The Russification policy, extending even to Poland, brought about an increase in opposition and unrest, in the country at around 1885. Etty (2006) explains that everything was to be done in the Russian language in Poland, except for little use of the polish language, and the exercise of the catholic faith. To continue repression policies further, the government of Alexander III deployed a delegation of more than one hundred thousand Russian troops in Poland (Lee 2006). This was in a move to ensure brutal suppression of any attempted protest by the locals. The emergence of an anti-Semitic persecution was at the highest of the oppressive policies. This led to deaths of people, wounding of people and destruction of shops and houses.
Another great feature of repression under the rulership of Tsar Alexander III was on the peasants. This was very evident after the death of Pobedonostsev’s and the failure of the policy of Russification. The ideas of Pobedonostsev’s were used by the government of Alexander III to continue the policies of repression (Lee 2006). A new repressive policy came in the form of retaining traditional peasantry. All these policies were aimed at making sure that the peasants were more loyal to the government. This was necessitated by the failure of similar policies to bribe the loyalty of the peasants in the 1860s. The Tsar’s government considered the loyalty of the peasants as one of the best ways to maintain stability of the nation. Further repression of the peasants was realized in the years of early 1800s when the power of the commune leaders were increased, making it difficult for the peasants to depart from their mirs. It even became worse by the year 1893 when a complete ban on leaving was imposed on the peasants.
The nobility were also used to control peasants through the oppressive rules of the Tsars. The government had realized that to make the nation stable; they had to control both the peasants and the nobles. Etty (2008) connotes that land captains, who were nobles, were empowered to an extent of revering decisions made by the courts of the peasants. A good example is the 1882 setting up of the Gentry land bank. Through this clause, the nobles were awarded loans to buy land. This expanded the autocratic principles of governance, because it empowered the nobles to arrest and even administer corporal punishment to the peasants. It was very repressive to appear a return of serfdom.
Repressive rules were also evident in Russian government in the way state powers were exercised. The repression was very radical to the extent that even the conservatives in Russia lived a frightened life. Etty (2006) connotes that; the reduction in the powers of the Zemstva was a milestone in the implementation of the oppressive rules by the government. To make the matters even worse, a reduction was instituted in the voter’s register to reduce the numbers of voters. Lee (2006) asserts that by the year 1892, in Moscow, only a mere percentage of 0.7 was allowed to vote. This was facilitated by the repressive reform of the dumas.

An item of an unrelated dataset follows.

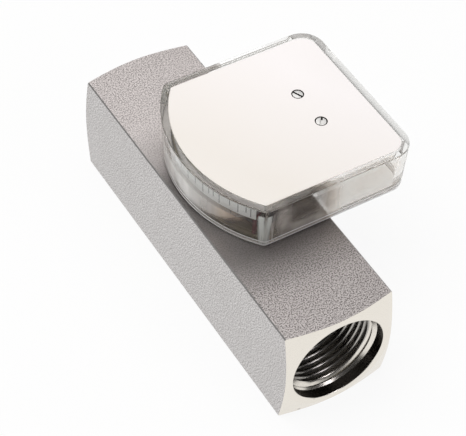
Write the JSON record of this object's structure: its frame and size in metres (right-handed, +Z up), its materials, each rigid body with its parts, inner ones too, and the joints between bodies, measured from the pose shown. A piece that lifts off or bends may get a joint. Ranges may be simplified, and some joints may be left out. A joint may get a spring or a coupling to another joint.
{
  "type": "variable area flow meter",
  "caption": "Inline flow meter: square bar with threaded pipe ports, spring-loaded magnet piston inside, and a pointer at a curved scale in a clear tray under a plate.",
  "frame": {"origin": "middle of the bar's flat underside", "axes": "+Y along the flow from inlet to outlet, +X across the bar to the side the tray overhangs, +Z up through the tray"},
  "size_m": [0.072, 0.135, 0.058],
  "materials": {
    "bar_steel": "fine-ground stainless bar, ends turned",
    "steel": "machined stainless",
    "spring_steel": "drawn wire",
    "clear_plastic": "clear moulded plastic",
    "cream_plate": "smooth cream white",
    "scale_white": "printed white strip",
    "brass": "turned brass",
    "aluminium": "stamped sheet",
    "red_plastic": "dark red",
    "dark_plastic": "moulded, dark",
    "magnet": "sintered magnet",
    "soft_iron": "soft iron",
    "guide_white": "low-friction plastic",
    "rubber": "flat sheet gasket"
  },
  "bodies": {
    "meter": {"flow_body": "bar_steel", "base_gasket": "rubber", "indicator_tray": "clear_plastic", "tray_screws": "steel", "cover_plate": "cream_plate", "plate_screws": "steel", "scale_strip": "scale_white", "upper_bridge": "brass", "lower_bridge": "brass", "bridge_pillars": "brass", "bridge_screws": "steel", "bearing_bush_upper": "steel", "bearing_bush_lower": "steel", "inlet_snap_ring": "spring_steel", "outlet_snap_ring": "spring_steel", "inlet_spider": "steel", "outlet_spider": "steel", "metering_cone": "steel", "nose_nut": "steel", "cone_nut": "steel", "spring_seat": "steel", "return_spring": "spring_steel"},
    "piston": {"piston_body": "steel", "orifice_ring": "steel", "guide_ring_front": "guide_white", "guide_ring_rear": "guide_white", "piston_magnet_front": "magnet", "magnet_spacer": "soft_iron", "piston_magnet_rear": "magnet", "magnet_nut": "steel"},
    "pointer": {"pointer_shaft": "steel", "pointer_hub": "brass", "pointer_arm": "aluminium", "pointer_tip": "red_plastic", "magnet_cup": "dark_plastic", "follower_magnet": "magnet", "counterweight": "brass"}
  },
  "joints": [
    {"name": "piston_slide", "type": "slide", "parent": "meter", "child": "piston", "axis": [0, 1, 0], "range_m": [0, 0.0357], "stiffness_N_per_m": 60, "deforming": ["return_spring"]},
    {"name": "pointer_swing", "type": "hinge", "parent": "meter", "child": "pointer", "pos_m": [0.0305, 0.00255, 0.046], "axis": [0, 0, -1], "range_deg": [0, 72]}
  ],
  "couplings": [
    {"joint": "pointer_swing", "follows": "piston_slide", "rad_per_m": 35.05}
  ]
}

Lenin’s extent of Repression
The repression of the people of Russia during the reign or Lenin came through the way in which he made people to idolize him, as the revolutionary leader. Nina (1983 P.2) notes that Lenin was idolized as the “revolution’s author and guiding force”. The process of revolution that Lenin purported to bring to the people of Russia was one that was characterized by mounting a kind of anarchy to the people. It breaks logic to claim to liberate the people, hence force self-generated ideas into them, rather than empowering them to be independent thinkers. The rise and the development of Leninism and Lenin-Marxism show a very good side of repression of the people by Lenin, as a leader of the revolution. It seems that Lenin was fighting for his own self-development interests, with a pretense of liberating the people. The process by which Lenin led the party and made all the people to believe in him, to the extent of Leninism developing as a cult, shows a very high degree of repression of the people.

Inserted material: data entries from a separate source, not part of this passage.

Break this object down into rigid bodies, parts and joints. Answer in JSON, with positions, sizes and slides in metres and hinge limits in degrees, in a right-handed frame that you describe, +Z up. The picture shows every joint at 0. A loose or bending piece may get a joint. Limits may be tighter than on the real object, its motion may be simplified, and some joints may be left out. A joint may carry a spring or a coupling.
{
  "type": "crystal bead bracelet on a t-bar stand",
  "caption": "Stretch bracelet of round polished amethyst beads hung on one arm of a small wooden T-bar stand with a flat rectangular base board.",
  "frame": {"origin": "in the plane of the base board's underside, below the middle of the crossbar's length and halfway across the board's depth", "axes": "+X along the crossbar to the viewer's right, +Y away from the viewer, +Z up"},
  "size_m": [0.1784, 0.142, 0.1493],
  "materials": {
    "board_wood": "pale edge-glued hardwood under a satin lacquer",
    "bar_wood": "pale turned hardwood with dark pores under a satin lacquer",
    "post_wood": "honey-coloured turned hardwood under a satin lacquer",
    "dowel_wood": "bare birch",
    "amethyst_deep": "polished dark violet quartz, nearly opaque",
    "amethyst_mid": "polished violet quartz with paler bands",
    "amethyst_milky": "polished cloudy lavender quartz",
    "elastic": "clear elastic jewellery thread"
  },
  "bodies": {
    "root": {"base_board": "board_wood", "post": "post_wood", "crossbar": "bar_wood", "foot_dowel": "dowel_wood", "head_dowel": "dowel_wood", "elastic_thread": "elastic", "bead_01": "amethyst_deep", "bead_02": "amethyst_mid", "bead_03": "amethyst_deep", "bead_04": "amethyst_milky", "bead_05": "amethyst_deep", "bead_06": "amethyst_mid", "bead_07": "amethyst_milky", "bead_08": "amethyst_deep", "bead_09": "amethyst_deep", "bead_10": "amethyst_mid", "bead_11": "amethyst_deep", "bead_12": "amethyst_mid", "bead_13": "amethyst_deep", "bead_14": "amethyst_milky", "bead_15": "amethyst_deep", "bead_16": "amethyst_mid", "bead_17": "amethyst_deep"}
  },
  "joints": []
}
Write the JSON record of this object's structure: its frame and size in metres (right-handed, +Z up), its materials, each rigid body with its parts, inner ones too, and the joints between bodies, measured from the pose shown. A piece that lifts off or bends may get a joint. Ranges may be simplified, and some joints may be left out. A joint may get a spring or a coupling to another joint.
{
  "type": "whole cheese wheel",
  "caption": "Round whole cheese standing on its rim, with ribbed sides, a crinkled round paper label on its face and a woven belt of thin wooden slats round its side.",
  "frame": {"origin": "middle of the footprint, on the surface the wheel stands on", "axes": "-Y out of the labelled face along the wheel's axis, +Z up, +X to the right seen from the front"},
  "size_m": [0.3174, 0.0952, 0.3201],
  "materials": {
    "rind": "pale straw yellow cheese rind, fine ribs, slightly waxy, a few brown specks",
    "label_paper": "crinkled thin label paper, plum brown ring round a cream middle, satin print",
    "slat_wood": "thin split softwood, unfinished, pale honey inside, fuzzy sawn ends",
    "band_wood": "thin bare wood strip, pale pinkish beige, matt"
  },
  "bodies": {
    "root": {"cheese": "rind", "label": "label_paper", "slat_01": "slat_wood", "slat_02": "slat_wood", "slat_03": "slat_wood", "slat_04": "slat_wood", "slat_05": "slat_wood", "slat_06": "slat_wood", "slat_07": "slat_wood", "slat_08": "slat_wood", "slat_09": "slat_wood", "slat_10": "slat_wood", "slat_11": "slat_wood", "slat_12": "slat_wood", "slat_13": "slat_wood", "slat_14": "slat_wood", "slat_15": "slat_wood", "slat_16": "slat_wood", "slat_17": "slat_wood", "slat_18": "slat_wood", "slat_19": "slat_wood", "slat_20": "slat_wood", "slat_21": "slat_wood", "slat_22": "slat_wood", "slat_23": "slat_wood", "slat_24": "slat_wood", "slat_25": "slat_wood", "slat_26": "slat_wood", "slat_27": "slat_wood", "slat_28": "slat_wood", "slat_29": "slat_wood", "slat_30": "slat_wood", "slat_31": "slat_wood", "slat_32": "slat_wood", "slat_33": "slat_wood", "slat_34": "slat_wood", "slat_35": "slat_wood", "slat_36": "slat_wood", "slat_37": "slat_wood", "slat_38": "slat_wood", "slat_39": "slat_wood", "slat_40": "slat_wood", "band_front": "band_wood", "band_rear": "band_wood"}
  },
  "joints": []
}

The attack of Bogdanov by Lenin and his forces just because he was not identifying with Leninism was a representation of the repression of the people. Nina (1983 p 20) notes that Bogdanov was attacked just because of his Epistemology. He says thus: “The fight between Lenin and Bogdanov was political as well”. It is very disheartening to learn that Lenin, who claimed to fight for the freedom of the people, could extend a hand for the assassination of an innocent citizen just because the citizen was against him I terms of ideas. Nina (1983) terms the attack on Bogdanov as having the basis of politics of interests. Further, it was evident from his letters that Lenin attacked Bogdanov because of his religious stand as the stances were dictated by God-building issues.

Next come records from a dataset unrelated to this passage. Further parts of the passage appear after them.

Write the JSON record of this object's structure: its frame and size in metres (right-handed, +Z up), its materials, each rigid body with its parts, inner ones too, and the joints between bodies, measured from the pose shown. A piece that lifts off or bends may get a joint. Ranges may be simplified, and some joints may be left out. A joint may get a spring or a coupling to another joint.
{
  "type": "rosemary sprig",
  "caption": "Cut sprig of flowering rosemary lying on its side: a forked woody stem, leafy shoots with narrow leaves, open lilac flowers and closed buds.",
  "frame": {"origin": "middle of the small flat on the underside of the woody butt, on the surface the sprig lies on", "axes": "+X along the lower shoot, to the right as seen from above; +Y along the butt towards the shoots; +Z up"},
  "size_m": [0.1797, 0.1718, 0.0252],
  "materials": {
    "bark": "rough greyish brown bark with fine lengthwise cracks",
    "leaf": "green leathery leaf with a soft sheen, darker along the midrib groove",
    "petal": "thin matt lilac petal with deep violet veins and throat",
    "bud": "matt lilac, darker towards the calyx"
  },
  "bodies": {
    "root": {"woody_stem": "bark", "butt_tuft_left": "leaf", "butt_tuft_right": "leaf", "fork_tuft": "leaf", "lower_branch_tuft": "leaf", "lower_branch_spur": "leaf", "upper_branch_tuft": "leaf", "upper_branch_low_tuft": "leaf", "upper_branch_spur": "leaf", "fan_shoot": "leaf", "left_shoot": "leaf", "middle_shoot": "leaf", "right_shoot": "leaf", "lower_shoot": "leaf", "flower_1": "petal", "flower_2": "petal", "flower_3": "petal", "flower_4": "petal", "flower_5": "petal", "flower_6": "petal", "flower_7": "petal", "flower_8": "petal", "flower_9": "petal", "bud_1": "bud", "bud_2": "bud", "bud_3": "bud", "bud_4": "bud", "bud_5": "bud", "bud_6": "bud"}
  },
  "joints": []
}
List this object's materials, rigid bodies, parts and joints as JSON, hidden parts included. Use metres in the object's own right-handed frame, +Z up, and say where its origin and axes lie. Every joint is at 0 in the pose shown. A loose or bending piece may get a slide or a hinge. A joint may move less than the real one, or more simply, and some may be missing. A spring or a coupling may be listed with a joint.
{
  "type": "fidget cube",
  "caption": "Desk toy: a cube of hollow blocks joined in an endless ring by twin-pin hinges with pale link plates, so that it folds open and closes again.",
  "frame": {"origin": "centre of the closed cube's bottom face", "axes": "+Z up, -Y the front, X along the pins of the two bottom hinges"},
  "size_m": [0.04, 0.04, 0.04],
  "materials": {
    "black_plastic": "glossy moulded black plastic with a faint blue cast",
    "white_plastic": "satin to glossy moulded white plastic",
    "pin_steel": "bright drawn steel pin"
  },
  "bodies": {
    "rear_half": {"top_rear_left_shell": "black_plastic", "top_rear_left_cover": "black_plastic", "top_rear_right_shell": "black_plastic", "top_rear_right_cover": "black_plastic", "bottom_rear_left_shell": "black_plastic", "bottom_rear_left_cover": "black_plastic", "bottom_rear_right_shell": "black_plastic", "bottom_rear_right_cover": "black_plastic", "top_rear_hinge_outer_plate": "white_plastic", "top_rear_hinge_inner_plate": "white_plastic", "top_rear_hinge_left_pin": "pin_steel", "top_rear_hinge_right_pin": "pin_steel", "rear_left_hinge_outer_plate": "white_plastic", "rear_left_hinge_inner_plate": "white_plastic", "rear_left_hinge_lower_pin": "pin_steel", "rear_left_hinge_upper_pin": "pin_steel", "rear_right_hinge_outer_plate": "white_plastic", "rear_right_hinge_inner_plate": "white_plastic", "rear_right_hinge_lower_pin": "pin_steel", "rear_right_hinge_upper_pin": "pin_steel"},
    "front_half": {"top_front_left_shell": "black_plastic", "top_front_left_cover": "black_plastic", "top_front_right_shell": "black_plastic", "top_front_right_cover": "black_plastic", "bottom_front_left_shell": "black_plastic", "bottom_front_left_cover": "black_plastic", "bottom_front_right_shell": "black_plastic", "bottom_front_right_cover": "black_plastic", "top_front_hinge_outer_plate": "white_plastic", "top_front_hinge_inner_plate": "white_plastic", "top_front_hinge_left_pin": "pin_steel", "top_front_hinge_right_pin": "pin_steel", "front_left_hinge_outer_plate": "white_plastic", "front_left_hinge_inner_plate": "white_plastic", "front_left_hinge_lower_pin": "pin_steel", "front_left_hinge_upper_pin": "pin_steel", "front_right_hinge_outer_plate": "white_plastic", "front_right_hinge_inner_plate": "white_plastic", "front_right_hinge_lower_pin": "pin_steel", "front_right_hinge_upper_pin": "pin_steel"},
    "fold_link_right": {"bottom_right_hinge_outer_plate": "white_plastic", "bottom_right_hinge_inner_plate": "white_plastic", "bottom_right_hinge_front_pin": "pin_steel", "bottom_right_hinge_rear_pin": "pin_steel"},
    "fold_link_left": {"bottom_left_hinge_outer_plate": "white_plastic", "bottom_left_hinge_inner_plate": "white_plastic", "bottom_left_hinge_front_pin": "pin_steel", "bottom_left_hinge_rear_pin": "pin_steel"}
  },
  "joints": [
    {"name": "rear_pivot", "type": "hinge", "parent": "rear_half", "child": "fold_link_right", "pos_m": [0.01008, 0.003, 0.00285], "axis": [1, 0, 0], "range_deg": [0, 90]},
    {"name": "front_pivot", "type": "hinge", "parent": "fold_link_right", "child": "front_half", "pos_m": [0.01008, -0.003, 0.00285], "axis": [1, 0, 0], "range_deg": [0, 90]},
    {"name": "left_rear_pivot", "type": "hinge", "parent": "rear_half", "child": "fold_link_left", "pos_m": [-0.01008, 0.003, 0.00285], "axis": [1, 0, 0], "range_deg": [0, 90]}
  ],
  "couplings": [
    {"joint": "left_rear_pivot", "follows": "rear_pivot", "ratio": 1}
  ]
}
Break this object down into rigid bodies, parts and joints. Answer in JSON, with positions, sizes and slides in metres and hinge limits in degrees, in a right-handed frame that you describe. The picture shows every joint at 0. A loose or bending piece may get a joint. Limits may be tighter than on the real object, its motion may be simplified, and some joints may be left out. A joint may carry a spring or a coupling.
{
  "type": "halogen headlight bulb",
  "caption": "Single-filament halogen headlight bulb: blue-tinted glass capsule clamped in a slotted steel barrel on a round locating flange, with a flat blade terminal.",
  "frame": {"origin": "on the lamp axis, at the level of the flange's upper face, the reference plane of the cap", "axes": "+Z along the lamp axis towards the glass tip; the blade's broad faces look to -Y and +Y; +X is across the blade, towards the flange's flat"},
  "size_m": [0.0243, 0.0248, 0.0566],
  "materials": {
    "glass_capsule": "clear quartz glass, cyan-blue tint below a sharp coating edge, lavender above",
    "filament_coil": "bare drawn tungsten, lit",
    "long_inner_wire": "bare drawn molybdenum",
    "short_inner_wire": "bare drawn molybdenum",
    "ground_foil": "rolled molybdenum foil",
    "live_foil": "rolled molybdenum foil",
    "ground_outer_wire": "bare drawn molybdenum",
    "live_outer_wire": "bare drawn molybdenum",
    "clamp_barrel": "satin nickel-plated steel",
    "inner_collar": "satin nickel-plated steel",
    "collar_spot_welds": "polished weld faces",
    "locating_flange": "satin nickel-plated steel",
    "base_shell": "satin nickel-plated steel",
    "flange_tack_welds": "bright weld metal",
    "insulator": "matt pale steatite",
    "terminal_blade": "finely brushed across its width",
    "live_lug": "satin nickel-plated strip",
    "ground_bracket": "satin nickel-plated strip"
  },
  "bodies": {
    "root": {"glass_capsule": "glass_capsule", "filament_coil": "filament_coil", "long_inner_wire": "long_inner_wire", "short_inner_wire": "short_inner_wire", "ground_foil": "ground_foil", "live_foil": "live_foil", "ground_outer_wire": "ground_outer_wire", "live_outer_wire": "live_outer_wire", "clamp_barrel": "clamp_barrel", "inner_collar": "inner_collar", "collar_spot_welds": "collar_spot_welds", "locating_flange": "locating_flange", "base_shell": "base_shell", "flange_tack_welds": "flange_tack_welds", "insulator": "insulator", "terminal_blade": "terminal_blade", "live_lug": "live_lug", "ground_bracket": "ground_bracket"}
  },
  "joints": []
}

The opposition by of the policies of the Orthodox Church by Lenin during the years of 1917, and the efforts of Lenin to promote Leninism, is a sign of the oppression of the people by him. Anna (2000) observes that the antireligious campaigns that took place in the year 1917 had a great feature of the backing by Leninism. This is a very bad form of anti-religious repression that was spearheaded by Lenin in an attempt to promote the spread of Leninism. This is evidenced by church closures that happened in Russia during the campaigns that were led by Lenin and his political shenanigans. Church closure in favour of Leninism was aimed at promoting the beliefs that were viewed as secularism. For example in the period between 1917 and 1918, many church buildings were demolished. The lands that belonged to churches too was confiscated with no indication or promise of compensation.
Further repression by Lenin is seen in the way he ordered for slave labour, ordering and commanding executions and hostages, directing propaganda in Russia, waging class wars and even acknowledging the reception of funds from Germany. Like the Tsars, repression during the time of Lenin through inflicting terror for people to obey was evident. Lenin used the communist party to extend his repressive policies and rules.
The method by which Lenin, the revolutionist, handled revolution in Russia can only be equated to the repressive rule of Stalin. Service (2003) connotes that Lenin was a great believer in political and economic reforms. He believed that, in fighting for reforms, the end would only be justified by the means. He handled workers by applying the theory of Marxism, even though he believed that this was repressive to the workers. However, Lars (P.5) argues that Lenin was a “Russian social democrat”. Treason for calling Lenin a social democrat, as Lars argues, is because his ambition for revolution was to realize the revolution of workers, as well as, to ensure their liberation. He was also determined in forming and spearheading party that was to realize democracy in Western Europe. The revolution by this great leader is evident of the extent to which repression for the common citizens was exercised by the successive governments in Russia. Also, the determination by the people he inspired points to the degree of repression as extended to the people by the government.
The 1914 Lena goldfield strike is a very important pointer to oppression in Russia. The many strikes that the workers fronted are a pointer to the repressive rule by the government. Further still, the repression caused the workers more suffering. Service (2003) notes that; during the strike, the employers used the police to control people. The police responded by shooting people even without prosecution.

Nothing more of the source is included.